As part of the Swadeshi and Civil Disobedience movements, British goods were boycotted and even destroyed, while Indian-made products were promoted. For Gandhi, khadi was not just a cloth; he referred to it as a “Livery of Freedom”. These movements led to the revival of small-scale and cottage industries, with the production of cotton goods in India doubling between 1900 and 1912. Meanwhile, the Indian Mills gained momentum during the first World War (1914-1918). They supplied essential war items like army uniforms, jute bags, leather boots and tents. During this time, India also developed trade links with Persia, Turkey, Africa and Ceylon. As a result, India’s textile industry started to recover and expand to a wider market.
Enduring legacy of Gandhi
Even as the Indian textile industry began to make its mark on the global stage, the local, home-spun khadi became a symbol of resistance against colonial rule. For Gandhi, khadi was not just a cloth but a symbol of self-respect and self-reliance. The act of spinning and weaving khadi became an ideology of self-reliance and self-governance. Clothing was used as a metaphor for unity, empowerment and liberation from imperial subjugation.
Mahatma Gandhi’s unwavering determination to envision swaraj is an unforgettable and integral part of India’s history.

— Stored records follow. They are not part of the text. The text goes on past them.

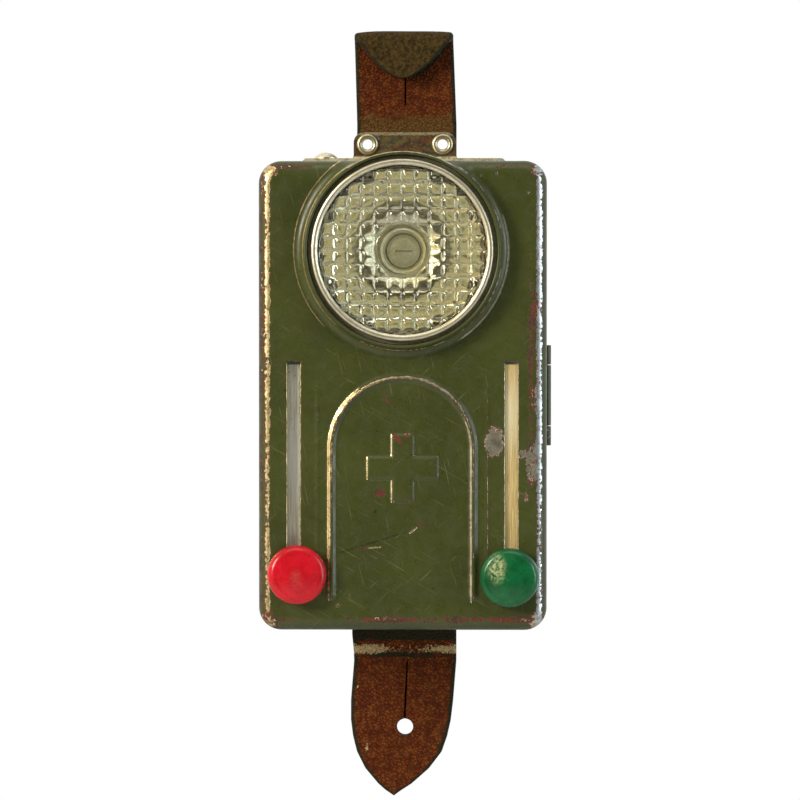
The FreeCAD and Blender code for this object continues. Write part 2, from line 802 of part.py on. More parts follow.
def reflector():
    """The polished bowl with a rolled lip and a neck for the socket."""
    neck = socket_inner_r + socket_wall + solder_gap
    t = reflector_sheet
    lip = reflector_r + reflector_lip
    foot = reflector_apex + reflector_neck
    rings = [neck + (reflector_r - t - neck) * i / reflector_steps for i in range(reflector_steps + 1)]
    bright = [(r, reflector_depth(r)) for r in rings]
    outer = [(r + t, reflector_depth(r) + t) for r in rings[:-1]]
    rolled = [(lip, bright[-1][1]), (lip, carrier_front), (reflector_r, carrier_front)]
    return turn_y([(neck, foot)] + bright + rolled + outer[::-1] + [(neck + t, foot)], 0, lens_z)


def reflector_carrier():
    """The sheet that seats the reflector in the case's rim, with a flange and a shelf over the battery."""
    inset = rim_inset + sheet
    back = skirt_depth + sheet
    low = lens_z - carrier_drop
    body = case_shell(inset, carrier_front, back)
    body = body.cut(case_shell(inset + carrier_sheet, carrier_front + carrier_sheet, back + past))
    body = body.cut(block(-half_width, half_width, carrier_front - past, back + past, case_bottom, low))
    shelf_half = half_width - inset
    shelf = block(-shelf_half, shelf_half, carrier_front, back, low, low + carrier_sheet)
    hole = rod_y(0, lens_z, reflector_r, carrier_front - past, carrier_front + carrier_sheet)
    return join([body, shelf]).cut(hole)


def bulb_socket():
    """The screw sleeve soldered in the reflector's neck."""
    start = reflector_apex - socket_front
    end = start + socket_length
    outer = rod_y(0, lens_z, socket_inner_r + socket_wall, start, end)
    return outer.cut(rod_y(0, lens_z, socket_inner_r, start, end))


def bulb_glass():
    """The globe of the bulb, hollow and open into its base."""
    inner_r = bulb_r - bulb_wall
    inner_neck = bulb_neck_r - bulb_wall
    turn = math.degrees(math.acos(bulb_neck_r / bulb_r))
    inner_turn = math.degrees(math.acos(inner_neck / inner_r))
    outside = bend(0, filament_depth, bulb_r, -90, turn, bulb_steps)
    inside = bend(0, filament_depth, inner_r, inner_turn, -90, bulb_steps)
    foot = [(bulb_neck_r, bulb_base_start), (inner_neck, bulb_base_start)]
    return turn_y(outside + foot + inside, 0, lens_z)


def bulb_base():
    """The screw cap of the bulb with its solder tip."""
    half_tip = (bulb_tip + bulb_base_end) / 2
    return turn_y([(0, bulb_base_start), (bulb_base_r, bulb_base_start), (bulb_base_r, bulb_base_end),
                   (bulb_tip_r, half_tip), (bulb_tip_r, bulb_tip), (0, bulb_tip)], 0, lens_z)


def bulb_filament():
    """Two lead wires and the filament between them."""
    r = filament_wire_r
    pieces = []
    for side in (-1, 1):
        pieces.append(rod_y(side * filament_half, lens_z, r, filament_depth - r, bulb_base_start))
    span = filament_half + r
    start = Vector(-span, y_at(filament_depth), lens_z)
    pieces.append(Part.makeCylinder(r, span * 2, start, Vector(1, 0, 0)))
    return join(pieces)


def battery():
    """The flat three-cell battery, rounded at its sides and bevelled at its foot."""
    half = battery_width / 2
    body = block(-half, half, battery_front, battery_front + battery_depth, battery_low, battery_top)
    upright = [e for e in body.Edges if e.BoundBox.ZLength > near_enough]
    body = body.makeFillet(battery_edge_r, upright)
    base = [e for e in body.Edges if e.BoundBox.ZMax < battery_low + near_enough]
    return body.makeChamfer(battery_bevel, base)


def battery_tongues():
    """The two brass tongues folded over the battery's top."""
    start = battery_front + tongue_start
    half = contact_width / 2
    tongues = []
    for x in (tongue_left_x, tongue_right_x):
        riser = block(x - half, x + half, start, start + contact_sheet, battery_top,
                      battery_top + contact_gap + contact_sheet)
        flap = block(x - half, x + half, start, start + tongue_reach, battery_top + contact_gap,
                     battery_top + contact_gap + contact_sheet)
        tongues.append(join([riser, flap]))
    return Part.makeCompound(tongues)


def insulator_board():
    """The fibre board on the case's back wall that carries the contacts."""
    half = half_width - board_inset
    body = block(-half, half, board_front, back_inside, lens_z - board_bottom_drop, case_top - board_top_drop)
    for z in board_rivets_at:
        body = body.cut(rod_y(0, lens_z + z, board_rivet_r, board_front, back_inside))
    return body


def board_rivets():
    """The two rivets through the board and the back wall, flush under the strap."""
    rivets = []
    for z in board_rivets_at:
        shank = rod_y(0, lens_z + z, board_rivet_r, board_front, case_depth)
        head_r = board_rivet_r * small_head_ratio
        head = rod_y(0, lens_z + z, head_r, board_front - board_rivet_head, board_front)
        rivets.append(join([shank, head]))
    return Part.makeCompound(rivets)


def contact_foot(x, width, z_top):
    """A strip down the board whose lower end folds forward over a battery tongue."""
    half = width / 2
    touch = battery_top + contact_gap * 2 + contact_sheet
    strip = block(x - half, x + half, board_front - contact_sheet, board_front, touch, z_top)
    flap = block(x - half, x + half, board_front - contact_flap, board_front, touch, touch + contact_sheet)
    return [strip, flap]


def centre_contact():
    """The strip from the right battery tongue to the tip of the bulb."""
    half = contact_width / 2
    foot_z = lens_z + tip_spring_foot
    low_z = lens_z + tip_spring_low
    tip = bulb_tip + contact_gap
    pieces = contact_foot(tongue_right_x, contact_width, foot_z)
    right = tongue_right_x + half
    step = foot_z - contact_sheet
    pieces.append(block(-half, right, board_front - contact_sheet, board_front, low_z, foot_z))
    pieces.append(block(-half, half, tip, board_front, step, foot_z))
    pieces.append(block(-half, half, tip, tip + contact_sheet, step, lens_z + tip_spring_top))
    return join(pieces)


def key_contact():
    """The strip from the left battery tongue to the anvil under the key blade."""
    drop = key_travel * abs(anvil_x) / abs(key_x)
    top = blade_top - blade_sheet - drop - anvil_gap
    arm_top = top - anvil_height
    front = key_depth - blade_width / 2
    half = anvil_arm_width / 2
    pieces = contact_foot(anvil_x, anvil_arm_width, arm_top)
    pieces.append(block(anvil_x - half, anvil_x + half, front, board_front, arm_top - contact_sheet, arm_top))
    pieces.append(rod_z(anvil_x, key_depth, anvil_r, arm_top, top))
    return join(pieces)


def key_post():
    """The bracket on the board that carries the root of the key blade."""
    seat = blade_top - blade_sheet - blade_seat_gap
    front = key_depth - blade_width / 2
    arm = block(0, post_width, front, board_front, seat - post_sheet, seat)
    foot = block(0, post_width, board_front - post_sheet, board_front, seat - contact_width, seat)
    return join([arm, foot])


def key_blade():
    """The springy blade under the button, free at the left and carried at x = 0."""
    half = blade_width / 2
    tip = anvil_x - blade_past_anvil
    return block(tip, blade_tail, key_depth - half, key_depth + half, blade_top - blade_sheet, blade_top)


def button_bush():
    """The flanged guide of the button under the case top."""
    low = inner_top - bush_length
    body = rod_z(key_x, key_depth, bush_r, low, inner_top)
    body = body.cut(rod_z(key_x, key_depth, key_head_r + key_head_play, inner_top - bush_recess, inner_top))
    return body.cut(rod_z(key_x, key_depth, key_stem_r + key_play, low, inner_top))


def morse_button():
    """The nickel push button: domed head in the bracket's hole and a stem down to the blade."""
    low = bracket_top - key_head_sink
    rim_z = bracket_top + key_head_side
    half_r = key_head_r / 2
    fall = dome_sag(key_head_r, key_dome)
    up = Vector(0, 0, 1)
    side = rod_z(key_x, key_depth, key_head_r, low, rim_z)
    skirt = Part.makeCone(key_head_r, half_r, key_dome - fall, Vector(key_x, y_at(key_depth), rim_z), up)
    cap = Part.makeCone(half_r, 0, fall, Vector(key_x, y_at(key_depth), rim_z + key_dome - fall), up)
    stem = rod_z(key_x, key_depth, key_stem_r, blade_top + key_gap, low)
    return join([side, skirt, cap, stem])


def build():
    """Every sub-part by its node name."""
    return {
        "back_case": back_case(),
        "strap_bracket": strap_bracket(),
        "bracket_rivets": bracket_rivets(),
        "strap_eyelets": strap_eyelets(),
        "leather_strap": leather_strap(),
        "hinge_pin": hinge_pin(),
        "catch_spring": catch_spring(),
        "reflector_carrier": reflector_carrier(),
        "reflector": reflector(),
        "bulb_socket": bulb_socket(),
        "bulb_base": bulb_base(),
        "bulb_glass": bulb_glass(),
        "bulb_filament": bulb_filament(),
        "battery": battery(),
        "battery_tongues": battery_tongues(),
        "insulator_board": insulator_board(),
        "board_rivets": board_rivets(),
        "centre_contact": centre_contact(),
        "key_contact": key_contact(),
        "key_post": key_post(),
        "button_bush": button_bush(),
        "front_cover": front_cover(),
        "lens_bezel": lens_bezel(),
        "lens_glass": lens_glass(),
        "lens_gasket": lens_gasket(),
        "filter_guide": filter_guide(),
        "filter_divider": filter_divider(),
        "battery_leaf": battery_leaf(),
        "leaf_rivets": leaf_rivets(),
        "red_frame": filter_frame(-1, red_plane),
        "red_film": filter_film(red_plane),
        "red_stem": knob_stem(-1, red_plane),
        "red_knob": knob(-1),
        "green_frame": filter_frame(1, green_plane),
        "green_film": filter_film(green_plane),
        "green_stem": knob_stem(1, green_plane),
        "green_knob": knob(1),
        "morse_button": morse_button(),
        "key_blade": key_blade(),
    }


os.makedirs("parts", exist_ok=True)
for name, shape in build().items():
    shape.exportStep("parts/" + name + ".step")
    solids = len(shape.Solids)
    print(name, solids, "solids", round(shape.Volume, 2), "mm3", "valid" if shape.isValid() else "NOT VALID")
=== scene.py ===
import math

import bmesh
import bpy
import numpy as np
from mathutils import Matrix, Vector


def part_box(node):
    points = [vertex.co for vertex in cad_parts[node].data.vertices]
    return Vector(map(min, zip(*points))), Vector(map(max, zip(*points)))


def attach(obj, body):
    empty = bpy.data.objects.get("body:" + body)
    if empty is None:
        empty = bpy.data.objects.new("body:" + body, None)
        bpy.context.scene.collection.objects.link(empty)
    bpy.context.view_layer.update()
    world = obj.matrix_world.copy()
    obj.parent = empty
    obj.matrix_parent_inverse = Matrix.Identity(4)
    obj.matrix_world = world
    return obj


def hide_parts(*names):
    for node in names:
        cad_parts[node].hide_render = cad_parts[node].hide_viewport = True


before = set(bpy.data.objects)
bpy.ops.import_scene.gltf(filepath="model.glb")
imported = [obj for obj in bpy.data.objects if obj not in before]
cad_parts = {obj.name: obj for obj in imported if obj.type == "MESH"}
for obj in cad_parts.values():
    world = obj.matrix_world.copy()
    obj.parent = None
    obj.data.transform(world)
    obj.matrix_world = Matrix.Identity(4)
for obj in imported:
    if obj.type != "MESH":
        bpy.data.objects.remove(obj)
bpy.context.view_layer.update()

# Everything is in metres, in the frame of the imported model: +Z up, lens towards -Y.
MM = 0.001
case_low, case_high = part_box("back_case")
cover_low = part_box("front_cover")[0]
bezel_low, bezel_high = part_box("lens_bezel")
strap_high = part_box("leather_strap")[1]
button_low, button_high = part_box("morse_button")

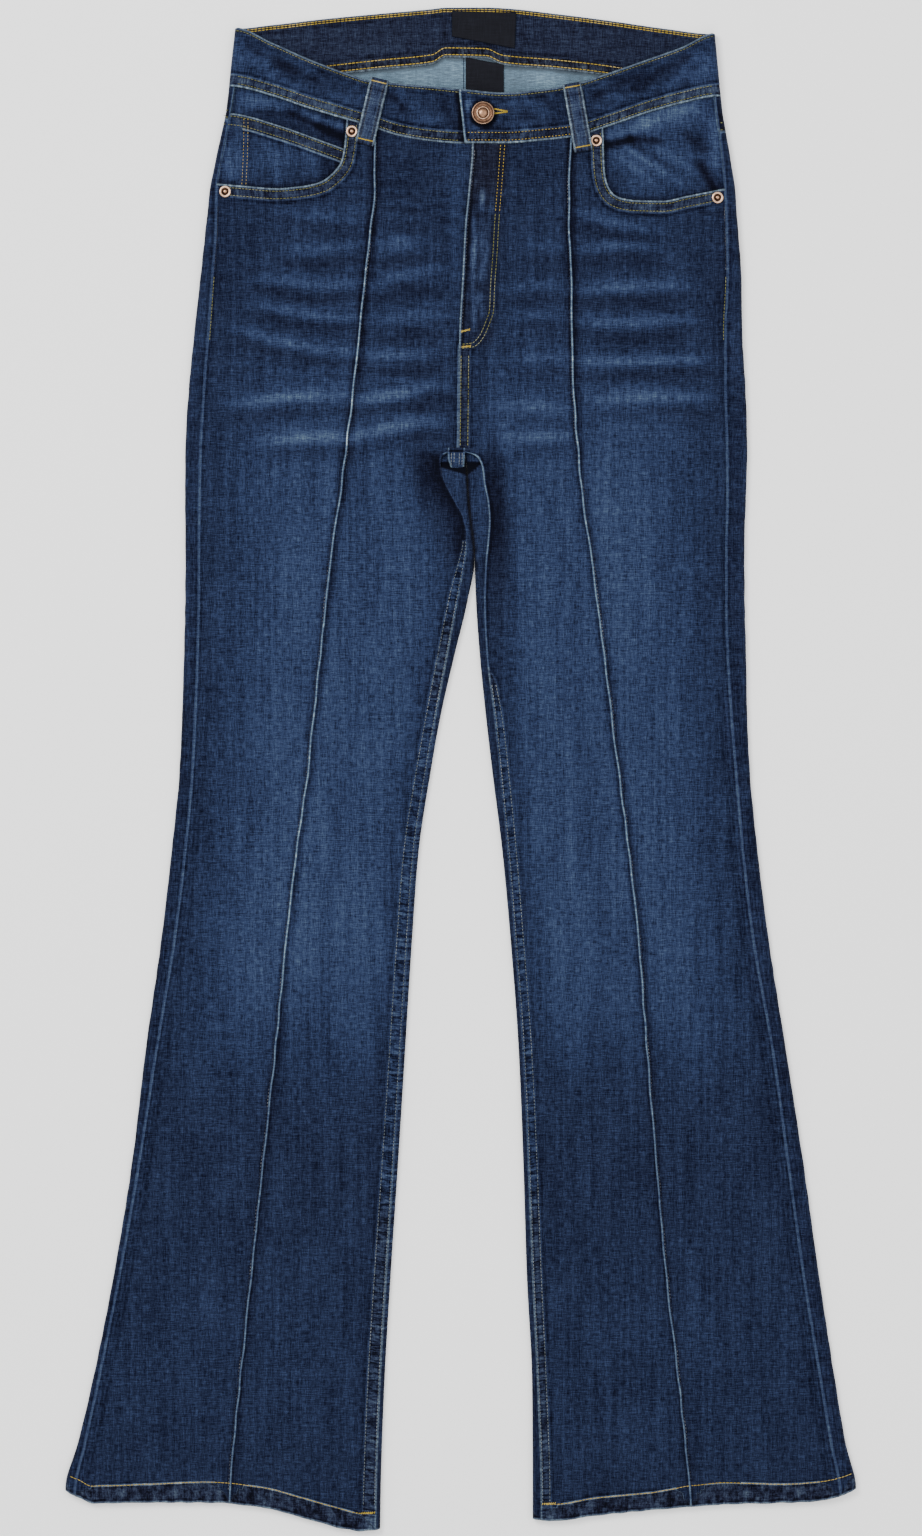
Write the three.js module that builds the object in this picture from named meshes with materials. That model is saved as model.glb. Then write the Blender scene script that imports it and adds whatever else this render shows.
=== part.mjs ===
import * as THREE from "three";

// Bootcut jeans lying on their back on a flat surface, fly up, in millimetres.
// +X is the wearer's left, +Y runs to the waist, +Z is up and z = 0 is the surface.
// The origin is on the surface, in the middle of the garment's outline.
// Every cloth piece is a closed wall between an outer and an inner grid of points.
// Each leg is a flattened tube: the back panel lies on the surface and rolls up round
// the outseam and the inseam, and the front panel closes the tube from above.

// Thicknesses and gaps
const DENIM = 1.2; // one layer
const BAND = 2.3; // the waistband, folded double
const HEM = 2.2; // the legs' turned-up hems
const LOOP = 1.8; // a belt loop, folded in three
const LABEL = 0.9;
const GAP = 0.3; // between pieces at a seam, and between layers
const LAYER = DENIM + GAP; // how much higher one denim layer lies on another

// Rolls at the edges
const OUTSEAM_ROLL = 3; // half width of the roll round the outseam
const INSEAM_ROLL = 2.4;
const BAND_ROLL = 3.2;
const ROLL_STEPS = 4; // facets of half a turn

// The raised pintuck down the middle of each front
const TUCK_HEIGHT = 1.2;
const TUCK_HALF_WIDTH = 1.8;

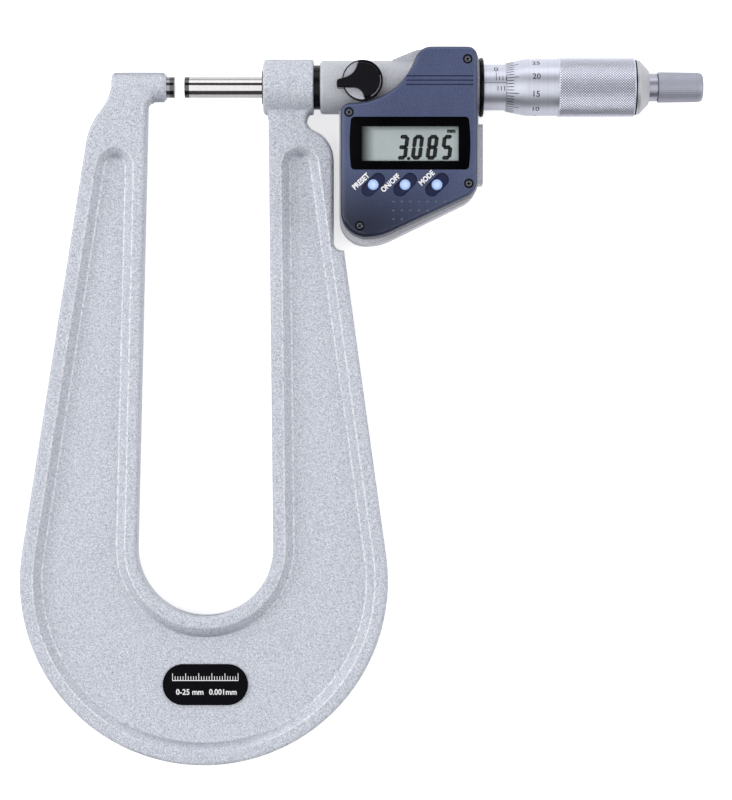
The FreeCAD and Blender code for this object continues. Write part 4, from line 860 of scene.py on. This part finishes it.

As we reflect on India’s status 77 years after Independence, Gandhi’s charkha and the legacy of self-reliance remains as poignant today as it was then.
Gandhi’s influence on Indian textiles is indelible. His promotion of khadi and commitment to sustainability have left an enduring legacy. This movement played a crucial role in restoring India’s past glory as a large player in the global cotton trade. The khadi movement continues to inspire the textile industry and individuals alike to make responsible choices that honour India’s heritage and contribute to a more sustainable future.